How to Approach a Machine Learning Project!

Disclaimer: This is more of a note for me, coming from my experience during my journey, and I’ll update it from time to time.

Table of Contents:

Business Requirements

The first step is to understand the business requirements and the nature of available data. Most machine learning models are trained to serve a real-world use case. It’s necessary to understand the big picture and know what approach should be taken to solve the problem.

The following questions can be helpful in this stage:

  1. What is the business problem that you’re going to solve using machine learning?
  2. Why are we interested in solving this problem using machine learning?
  3. How is the problem currently solved without machine learning?
  4. Who will use the result of the model, and how does it fit into other business processes?
  5. How much historical data do we have, and how was it collected?
  6. What feature does the data have, and does it contain the value we want to predict?
  7. What are some known issues with the data?
  8. Can we look at some sample rows of the data? How do they represent the whole dataset?
  9. Where and how can we access the data?

The main goal is to gather as much information and data as possible about the problem to understand whether it’s feasible to solve it using machine learning.

Problem Identification

In this step, we need to understand the problem’s category.

Data Processing

What should be done in this step?

  • Study the distribution of individual columns (uniform, normal, exponential)
  • Detect anomalies or errors in the data (e.g., missing/incorrect values)
  • Study the relationship of the target column with other columns (linear, non-linear, etc.)
  • Gather insights about the problem and the datasets
  • Processing data and feature engineering

Finally, after going through all the steps above, data is ready to be divided to “train”, “validation”, and “test” datasets to go for training and evaluating a model.

Baseline Models

In this step, a quick base model will trained. Not all columns are necessary to train this model. This will be used to see if the trained model in the next part is working any better than simple, quick baseline models.

Model Training and Evaluation

Some of the models should be used to train based on the problem. This cheat sheet from SciKit Learn could be useful.

An Excel sheet should be created to record the results of all experiments, such as the model’s name, score, hyperparameters, error, and any other required details.

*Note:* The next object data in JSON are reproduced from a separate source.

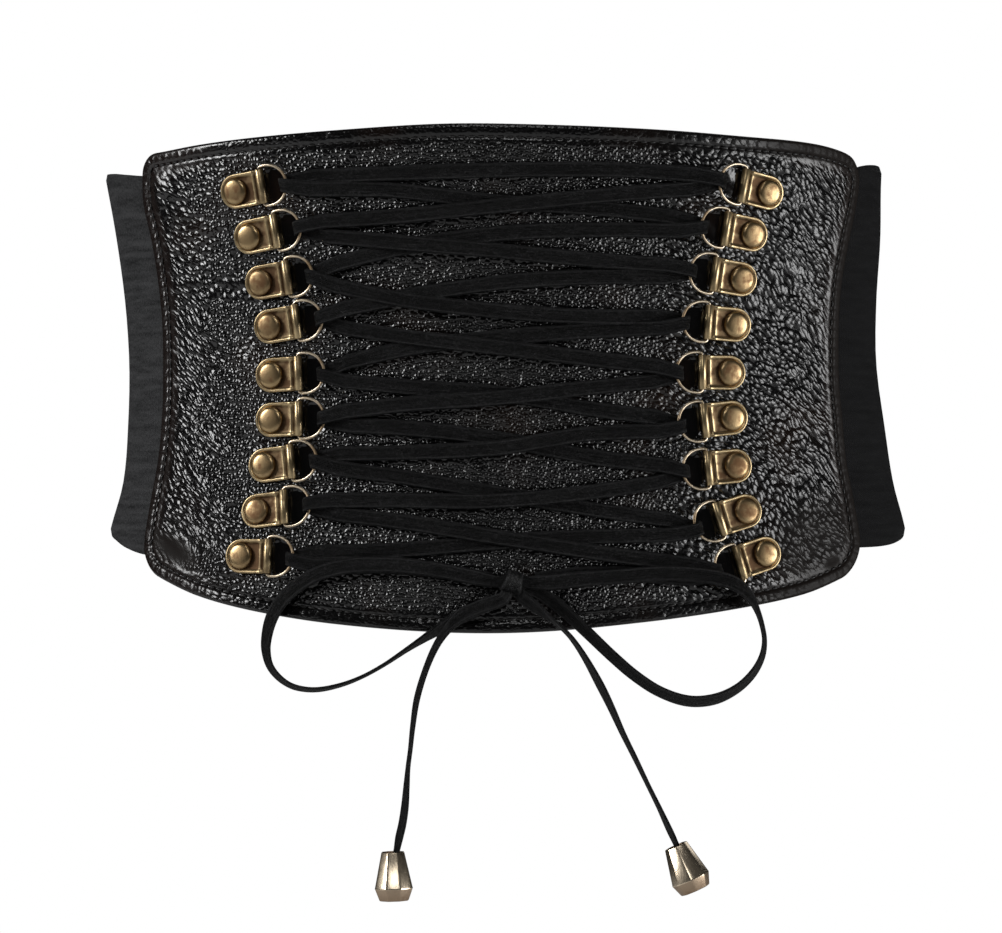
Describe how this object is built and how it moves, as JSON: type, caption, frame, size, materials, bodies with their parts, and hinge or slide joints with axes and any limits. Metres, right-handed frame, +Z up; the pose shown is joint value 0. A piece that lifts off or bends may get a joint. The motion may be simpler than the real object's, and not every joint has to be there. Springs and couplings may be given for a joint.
{
  "type": "cinch belt",
  "caption": "Wide corset-style cinch belt: laced leather front panel with riveted D-ring tabs, elastic wings and a lace tied in a bow with metal tips.",
  "frame": {"origin": "middle of the waist hollow, at half the height of the front panel", "axes": "+X to the right as the front is seen, the laced front faces -Y, +Z up along the waist"},
  "size_m": [0.2658, 0.1905, 0.2439],
  "materials": {
    "leather": "glossy grained",
    "elastic": "ribbed elastic",
    "lace": "flat woven",
    "tab_brass": "antique",
    "ring_brass": "worn antique",
    "tip_brass": "pale polished"
  },
  "bodies": {
    "root": {"front_panel": "leather", "back_placket": "leather", "elastic_left": "elastic", "elastic_right": "elastic", "lacing": "lace", "bow_knot": "lace", "bow_loop_left": "lace", "bow_loop_right": "lace", "lace_tail_left": "lace", "lace_tail_right": "lace", "lace_tip_left": "tip_brass", "lace_tip_right": "tip_brass", "tab_left_1": "tab_brass", "ring_left_1": "ring_brass", "tab_left_2": "tab_brass", "ring_left_2": "ring_brass", "tab_left_3": "tab_brass", "ring_left_3": "ring_brass", "tab_left_4": "tab_brass", "ring_left_4": "ring_brass", "tab_left_5": "tab_brass", "ring_left_5": "ring_brass", "tab_left_6": "tab_brass", "ring_left_6": "ring_brass", "tab_left_7": "tab_brass", "ring_left_7": "ring_brass", "tab_left_8": "tab_brass", "ring_left_8": "ring_brass", "tab_left_9": "tab_brass", "ring_left_9": "ring_brass", "tab_right_1": "tab_brass", "ring_right_1": "ring_brass", "tab_right_2": "tab_brass", "ring_right_2": "ring_brass", "tab_right_3": "tab_brass", "ring_right_3": "ring_brass", "tab_right_4": "tab_brass", "ring_right_4": "ring_brass", "tab_right_5": "tab_brass", "ring_right_5": "ring_brass", "tab_right_6": "tab_brass", "ring_right_6": "ring_brass", "tab_right_7": "tab_brass", "ring_right_7": "ring_brass", "tab_right_8": "tab_brass", "ring_right_8": "ring_brass", "tab_right_9": "tab_brass", "ring_right_9": "ring_brass"}
  },
  "joints": []
}
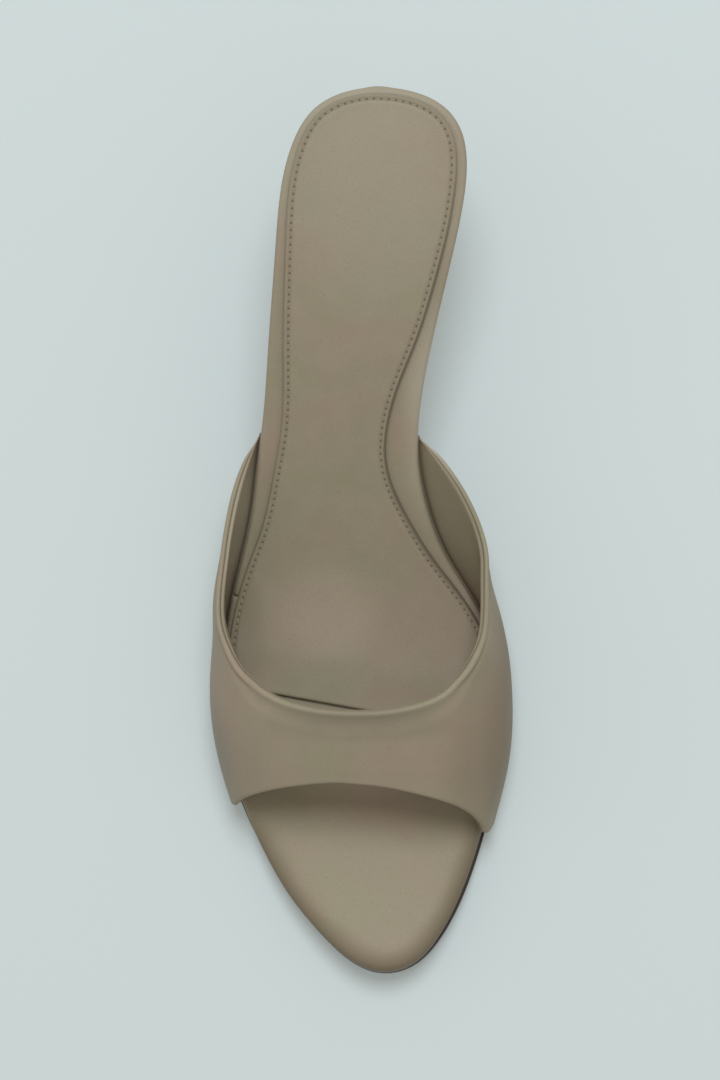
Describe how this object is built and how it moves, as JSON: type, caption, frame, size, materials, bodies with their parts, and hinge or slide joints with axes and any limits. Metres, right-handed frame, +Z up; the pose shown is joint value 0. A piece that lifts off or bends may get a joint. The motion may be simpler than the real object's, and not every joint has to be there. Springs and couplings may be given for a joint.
{
  "type": "kitten heel sandal",
  "caption": "Right peep-toe mule sandal on a slim kitten heel, with a deep scooped vamp band and a padded stitched sock.",
  "frame": {"origin": "on the floor under the middle of the bounding box", "axes": "+Y from the toe to the heel, +X towards the inner side of the foot, +Z up"},
  "size_m": [0.0838, 0.2414, 0.0611],
  "materials": {
    "leather": "smooth taupe leather, soft sheen",
    "sock_leather": "soft taupe lining leather, matte",
    "sole_leather": "dark brown sole leather, smooth",
    "rubber": "hard dark rubber, matte"
  },
  "bodies": {
    "root": {"outsole": "sole_leather", "footbed": "leather", "sock": "sock_leather", "upper": "leather", "heel": "leather", "top_lift": "rubber"}
  },
  "joints": []
}
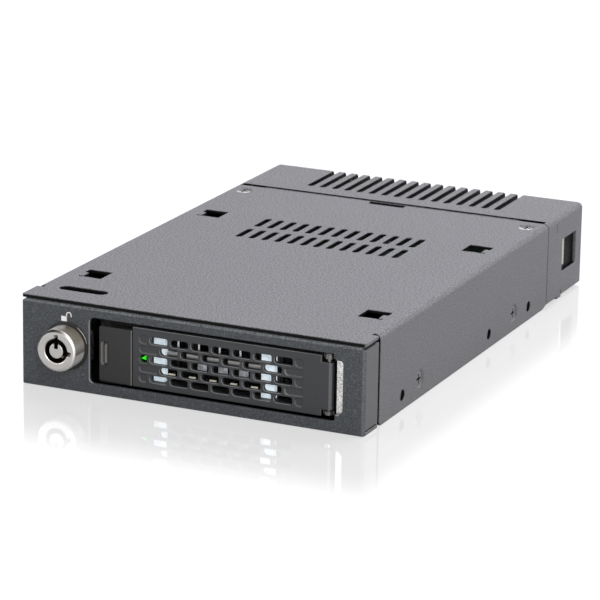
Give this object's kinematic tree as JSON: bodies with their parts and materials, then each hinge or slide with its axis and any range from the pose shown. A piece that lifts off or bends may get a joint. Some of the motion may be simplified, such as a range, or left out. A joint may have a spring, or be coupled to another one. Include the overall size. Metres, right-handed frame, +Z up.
{
  "type": "hot swap drive cage",
  "caption": "Steel cage that fills one 3.5-inch bay and takes a 2.5-inch drive on a removable tray, with a pierced lever door, a release button and a ring-key lock.",
  "frame": {"origin": "on the bottom, under the middle of the bounding box", "axes": "+X to the cage's right seen from the front, +Y to the rear, +Z up"},
  "size_m": [0.1016, 0.1704, 0.0254],
  "materials": {
    "cover_paint": "fine matt powder coat",
    "bezel_paint": "speckled powder coat",
    "door_paint": "matt powder coat",
    "galvanised_steel": "galvanised, speckled",
    "zinc_screw": "bright zinc",
    "painted_screw": "painted over",
    "black_moulding": "moulded, fine texture",
    "button_moulding": "moulded, matt",
    "nickel": "satin nickel plate",
    "dark_steel": "dark steel",
    "rubber": "matt",
    "white_moulding": "frosted",
    "green_lens": "lit lens",
    "green_board": "solder mask",
    "brass": "turned",
    "gold_contact": "gold flash",
    "cream_moulding": "moulded"
  },
  "bodies": {
    "cage": {"top_cover": "cover_paint", "rear_cover": "cover_paint", "base_tray": "cover_paint", "front_bezel": "bezel_paint", "latch_strike": "galvanised_steel", "strike_screw": "zinc_screw", "guide_rail_right": "black_moulding", "guide_rail_left": "black_moulding", "top_cover_screws": "zinc_screw", "side_screws": "painted_screw", "rail_screws": "zinc_screw", "lock_barrel": "nickel", "lock_nut": "nickel", "lock_washer": "rubber", "backplane_board": "green_board", "board_standoffs": "brass", "board_screws": "zinc_screw", "board_parts": "black_moulding", "drive_connector": "black_moulding", "drive_contacts": "gold_contact", "power_connector": "black_moulding", "power_contacts": "gold_contact", "data_connector": "nickel", "data_port_core": "black_moulding", "side_header": "cream_moulding"},
    "lock_turning": {"lock_plug": "nickel", "lock_pins": "dark_steel", "lock_cam": "galvanised_steel"},
    "tray": {"tray_pan": "galvanised_steel", "tray_frame": "black_moulding", "inner_grille": "galvanised_steel", "light_guides": "white_moulding", "status_led": "green_lens", "hinge_bracket": "galvanised_steel", "hinge_pin": "nickel", "button_spring": "dark_steel"},
    "door": {"lever_door": "door_paint", "door_catch": "galvanised_steel"},
    "button": {"release_button": "button_moulding"}
  },
  "joints": [
    {"name": "tray_slide", "type": "slide", "parent": "cage", "child": "tray", "axis": [0, -1, 0], "range_m": [0, 0.125]},
    {"name": "door_hinge", "type": "hinge", "parent": "tray", "child": "door", "pos_m": [0.0395, -0.07635, 0.0118], "axis": [0, 0, 1], "range_deg": [0, 75]},
    {"name": "button_press", "type": "slide", "parent": "tray", "child": "button", "axis": [0, 1, 0], "range_m": [0, 0.0016], "stiffness_N_per_m": 600, "springref_m": -0.001, "deforming": ["button_spring"]},
    {"name": "lock_turn", "type": "hinge", "parent": "cage", "child": "lock_turning", "pos_m": [-0.03705, -0.07915, 0.0126], "axis": [0, 1, 0], "range_deg": [0, 90]}
  ]
}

Regularization and Ensembling

In this step, we should apply strategies to improve the performance of models. This includes all of the below approaches:

  • Gathering more data
  • Feature engineering
  • Tune models
  • Explore models to gather insights and ideas to improve/fix them
  • Combine models’ results or train a new proper model based on the previous results

Interpretation and Presentation

How to present it?

  • Create a presentation for non-technical stakeholders
  • Understand your audience – figure out what they care about most
  • Avoid showing any code or technical jargon, including visualizations
  • Focus on metrics that are relevant to the business
  • Talk about feature importance and how to interpret results
  • Explain the strengths and limitations of the model
  • Explain how the model can be improved over time